[BEGIN Stored data]

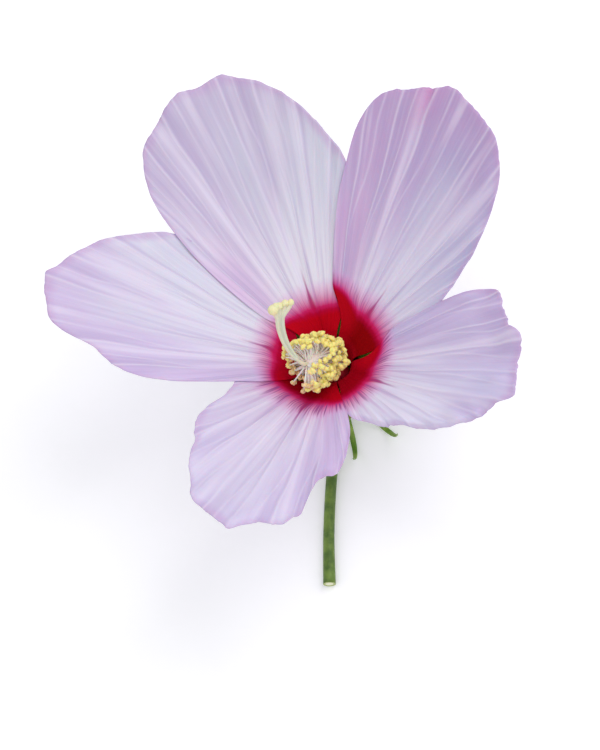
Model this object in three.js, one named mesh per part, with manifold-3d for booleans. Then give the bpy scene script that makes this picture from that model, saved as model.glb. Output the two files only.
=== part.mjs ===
// A picked rose-mallow (hibiscus) flower, resting face up on its epicalyx and its bent stalk.
// Millimetres, +Z up. The surface it rests on is z = 0 and the origin is under the middle of the flower.
// Azimuths are in degrees, anticlockwise from +X when seen from above.

import * as THREE from 'three';
import { mergeVertices } from 'three/addons/utils/BufferGeometryUtils.js';
import Module from 'manifold-3d';

const wasm = await Module();
wasm.setup();

// Driving dimensions: heights above the surface
const CALYX_BASE_Z = 9;
const CALYX_RIM_Z = 26;
const THROAT_Z = 28;

// Driving dimensions: the funnel that the five petals share, its throat as [distance from the axis, height]
const THROAT = [[5.35, 13], [5.6, 18], [6.7, 23.6], [9, THROAT_Z]];
const THROAT_R = 9;
const PETAL_REACH = 80;
const THROAT_SLOPE = Math.tan(THREE.MathUtils.degToRad(27));
const TIP_SLOPE = Math.tan(THREE.MathUtils.degToRad(36));
const PETAL_THICKNESS = 0.8;
const CLAW_HALF_ANGLE = 30;
const CLAW_END_R = 11;
const FAN_START_R = 19;
const OVERLAP_RISE = 0.95;
const OVERLAP_RISE_PER_MM = 0.03;
const OVERLAP_START = 2;
const PLEATS = 29;
const PLEAT_DEPTH = 0.55;
const PETAL_COLUMNS = 22;
const PETAL_ROWS = 16;
const CLAW_ROWS = THROAT.length - 1;
const ROW_SPREAD = 1.35;

// Driving dimensions: the other parts
const SEAT_GAP = 0.3;
const CALYX_WALL = 0.7;
const CALYX_FLOOR = 1.2;
const CALYX_RIM_R = 9.8;
const CALYX_LOBE_R = 22.4;
const LOBE_SLOPE = 0.3;
const CALYX_LOBES = 5;
const FIRST_LOBE_AZIMUTH = 45;
const BRACTLETS = 10;
const BRACTLET_WIDTH = 1.7;
const BRACTLET_THICKNESS = 0.9;
const PEDICEL_RADIUS = 1.75;
const PEDICEL_AZIMUTH = 240;
const PEDICEL_RUN = 60;
const PEDICEL_JOINT_SWELL = 0.15;
const RECEPTACLE_RADIUS = 3.2;
const COLUMN_LENGTH = 31;
const STAMENS = 36;
const FIRST_STAMEN = 19.5;
const LONG_STAMEN = 8.5;
const SHORT_STAMEN = 6.6;
const GOLDEN_ANGLE = 137.5;
const FILAMENT_RADIUS = 0.38;
const FILAMENT_ROOT = 1.4;
const ANTHER_RADIUS = 1.05;
const STYLE_RADIUS = 0.55;
const BEND_STEP = 2.6;
const STIGMAS = 5;
const STIGMA_RADIUS = 1.3;
const STIGMA_SPREAD = 1.9;

// Each petal: where its claw stands, and its outline as [azimuth, distance from the axis] round the margin.
const PETALS = {
  petal_back: {
    claw: 82,
    outline: [
      [47, 38], [57, 53], [63, 59.4], [69, 65.8], [75, 71], [81, 75], [85, 77.4], [90, 76.8], [96, 77.2],
      [102, 74.4], [108, 72], [111, 68.8], [114, 64.5], [117, 57.8], [119.5, 49], [121.5, 40], [124, 26],
    ],
  },
  petal_left: {
    claw: 156,
    outline: [
      [109, 32], [119, 52], [125, 58.8], [131, 64.8], [137, 70.4], [143, 74.6], [146, 76.4], [155, 74],
      [158, 70.5], [161, 63], [164, 60.4], [167, 57.2], [170, 51.8], [173, 43], [177, 27], [181, 20],
    ],
  },
  petal_front_left: {
    claw: 230,
    outline: [
      [168, 20], [174, 25.5], [183, 31], [186, 36.5], [192, 42.6], [198, 46.8], [204, 52.6], [210, 58],
      [213, 61.6], [219, 64.2], [228, 67.6], [234, 63], [240, 62.6], [243, 57.5], [246, 48.5], [249, 45.4],
      [252, 45], [255, 42.8], [261, 33], [264, 27.4], [266, 20],
    ],
  },
  petal_front_right: {
    claw: 303,
    outline: [
      [263, 19], [269, 24], [275, 26.2], [281, 31.2], [287, 35.5], [296, 49], [302, 56], [308, 60],
      [311, 65], [314, 64], [320, 62], [326, 62.2], [332, 57.2], [338, 55.2], [344, 54], [347, 50.5],
      [350, 41], [351.3, 32], [353.2, 23],
    ],
  },
  petal_back_right: {
    claw: 371,
    outline: [
      [340, 27], [353, 38.7], [357, 44.4], [360, 50], [366, 59.4], [372, 67.8], [378, 73.2], [384, 75.2],
      [393, 77.2], [396, 75.4], [402, 72.6], [408, 70.2], [411, 66.4], [414, 60.5], [416.2, 51.6],
      [418.2, 43], [419.3, 35], [420, 24],
    ],
  },
};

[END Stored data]

Given instruction: Write the listing out again, exactly as shown above.

Written answer:
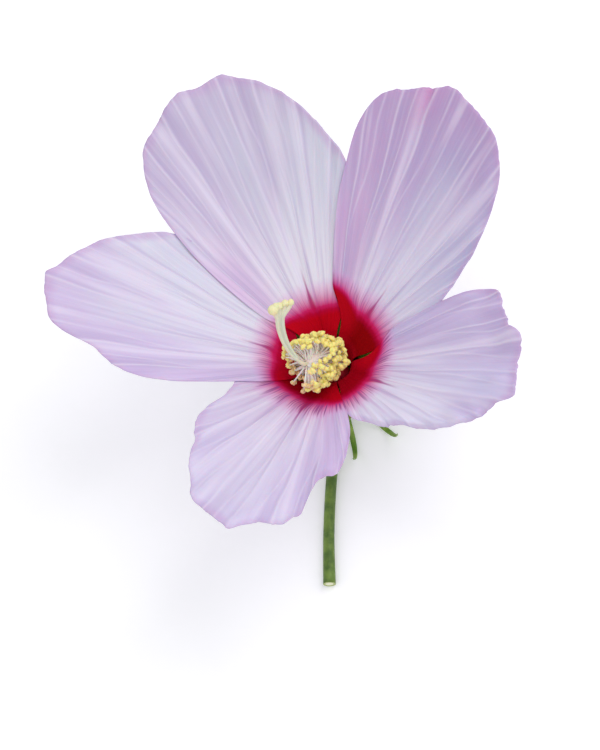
Model this object in three.js, one named mesh per part, with manifold-3d for booleans. Then give the bpy scene script that makes this picture from that model, saved as model.glb. Output the two files only.
=== part.mjs ===
// A picked rose-mallow (hibiscus) flower, resting face up on its epicalyx and its bent stalk.
// Millimetres, +Z up. The surface it rests on is z = 0 and the origin is under the middle of the flower.
// Azimuths are in degrees, anticlockwise from +X when seen from above.

import * as THREE from 'three';
import { mergeVertices } from 'three/addons/utils/BufferGeometryUtils.js';
import Module from 'manifold-3d';

const wasm = await Module();
wasm.setup();

// Driving dimensions: heights above the surface
const CALYX_BASE_Z = 9;
const CALYX_RIM_Z = 26;
const THROAT_Z = 28;

// Driving dimensions: the funnel that the five petals share, its throat as [distance from the axis, height]
const THROAT = [[5.35, 13], [5.6, 18], [6.7, 23.6], [9, THROAT_Z]];
const THROAT_R = 9;
const PETAL_REACH = 80;
const THROAT_SLOPE = Math.tan(THREE.MathUtils.degToRad(27));
const TIP_SLOPE = Math.tan(THREE.MathUtils.degToRad(36));
const PETAL_THICKNESS = 0.8;
const CLAW_HALF_ANGLE = 30;
const CLAW_END_R = 11;
const FAN_START_R = 19;
const OVERLAP_RISE = 0.95;
const OVERLAP_RISE_PER_MM = 0.03;
const OVERLAP_START = 2;
const PLEATS = 29;
const PLEAT_DEPTH = 0.55;
const PETAL_COLUMNS = 22;
const PETAL_ROWS = 16;
const CLAW_ROWS = THROAT.length - 1;
const ROW_SPREAD = 1.35;

// Driving dimensions: the other parts
const SEAT_GAP = 0.3;
const CALYX_WALL = 0.7;
const CALYX_FLOOR = 1.2;
const CALYX_RIM_R = 9.8;
const CALYX_LOBE_R = 22.4;
const LOBE_SLOPE = 0.3;
const CALYX_LOBES = 5;
const FIRST_LOBE_AZIMUTH = 45;
const BRACTLETS = 10;
const BRACTLET_WIDTH = 1.7;
const BRACTLET_THICKNESS = 0.9;
const PEDICEL_RADIUS = 1.75;
const PEDICEL_AZIMUTH = 240;
const PEDICEL_RUN = 60;
const PEDICEL_JOINT_SWELL = 0.15;
const RECEPTACLE_RADIUS = 3.2;
const COLUMN_LENGTH = 31;
const STAMENS = 36;
const FIRST_STAMEN = 19.5;
const LONG_STAMEN = 8.5;
const SHORT_STAMEN = 6.6;
const GOLDEN_ANGLE = 137.5;
const FILAMENT_RADIUS = 0.38;
const FILAMENT_ROOT = 1.4;
const ANTHER_RADIUS = 1.05;
const STYLE_RADIUS = 0.55;
const BEND_STEP = 2.6;
const STIGMAS = 5;
const STIGMA_RADIUS = 1.3;
const STIGMA_SPREAD = 1.9;

// Each petal: where its claw stands, and its outline as [azimuth, distance from the axis] round the margin.
const PETALS = {
  petal_back: {
    claw: 82,
    outline: [
      [47, 38], [57, 53], [63, 59.4], [69, 65.8], [75, 71], [81, 75], [85, 77.4], [90, 76.8], [96, 77.2],
      [102, 74.4], [108, 72], [111, 68.8], [114, 64.5], [117, 57.8], [119.5, 49], [121.5, 40], [124, 26],
    ],
  },
  petal_left: {
    claw: 156,
    outline: [
      [109, 32], [119, 52], [125, 58.8], [131, 64.8], [137, 70.4], [143, 74.6], [146, 76.4], [155, 74],
      [158, 70.5], [161, 63], [164, 60.4], [167, 57.2], [170, 51.8], [173, 43], [177, 27], [181, 20],
    ],
  },
  petal_front_left: {
    claw: 230,
    outline: [
      [168, 20], [174, 25.5], [183, 31], [186, 36.5], [192, 42.6], [198, 46.8], [204, 52.6], [210, 58],
      [213, 61.6], [219, 64.2], [228, 67.6], [234, 63], [240, 62.6], [243, 57.5], [246, 48.5], [249, 45.4],
      [252, 45], [255, 42.8], [261, 33], [264, 27.4], [266, 20],
    ],
  },
  petal_front_right: {
    claw: 303,
    outline: [
      [263, 19], [269, 24], [275, 26.2], [281, 31.2], [287, 35.5], [296, 49], [302, 56], [308, 60],
      [311, 65], [314, 64], [320, 62], [326, 62.2], [332, 57.2], [338, 55.2], [344, 54], [347, 50.5],
      [350, 41], [351.3, 32], [353.2, 23],
    ],
  },
  petal_back_right: {
    claw: 371,
    outline: [
      [340, 27], [353, 38.7], [357, 44.4], [360, 50], [366, 59.4], [372, 67.8], [378, 73.2], [384, 75.2],
      [393, 77.2], [396, 75.4], [402, 72.6], [408, 70.2], [411, 66.4], [414, 60.5], [416.2, 51.6],
      [418.2, 43], [419.3, 35], [420, 24],
    ],
  },
};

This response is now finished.